Blumenthal now leads Peter Schiff, a high-profile Wall Street investment banker, 53% to 37%. In the previous survey, he posted a 54% to 29% lead over Schiff.
McMahon and Simmons are the candidates that Blumenthal needs to worry about; McMahon because of her money, and Simmons because he actually did serve in Vietnam and was awarded two Bronze Stars. Before the General Election, though, Blumenthal may face problems inside his own party:
Merrick Alpert, the little-known Democratic Senate candidate in Connecticut who has been shunned by the party establishment, said he’s received overtures from nearly two dozen delegates who are ready to abandon Attorney General Richard Blumenthal’s candidacy.
Alpert said The New York Times revelation that Blumenthal lied about his service in Vietnam has given his underfunded candidacy new life just days before state Democratic convention.

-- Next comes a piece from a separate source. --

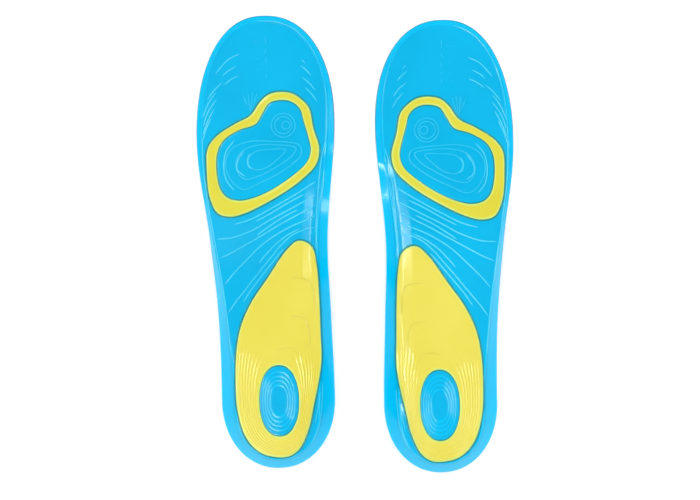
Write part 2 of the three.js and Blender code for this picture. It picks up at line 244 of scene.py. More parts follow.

“We are now interacting with a lot more delegates than were willing to a day ago. We’re seeing delegates beginning to cross over,” Alpert told POLITICO in an interview. “There is now going to be a movement to allow us to speak Friday at the convention. There are several people on the rules committee saying Blumenthal may not be electable, let’s let Merrick Alpert speak at the convention.”
Connecticut Democrats are set to meet Friday to officially endorse their slate of candidates. A candidate needs to capture 15 percent of the vote to qualify for the August primary ballot, a prospect party leadership has aimed to avoid in the Senate contest, in part by refusing Alpert as much as a speaking slot.
Democratic Party chair Nancy DiNardo did not immediately return a call for comment.
“All I’ve ever asked is allow me to make my case. A vote for Richard Blumenthal is a vote for Linda McMahon. Richard Blumenthal’s unelectable. It is simply a matter of when he falls, not if. Why do we want to hand his over to Republicans when we refuse to acknowledge the reality?,” he said.
He said the case he’s now making to delegates is, “If you stand next to me, I can guarantee you I’m not going to have to stand next to you and explain why I lied about going to Vietnam.”
Honestly, I don’t see how Blumenthal survives this.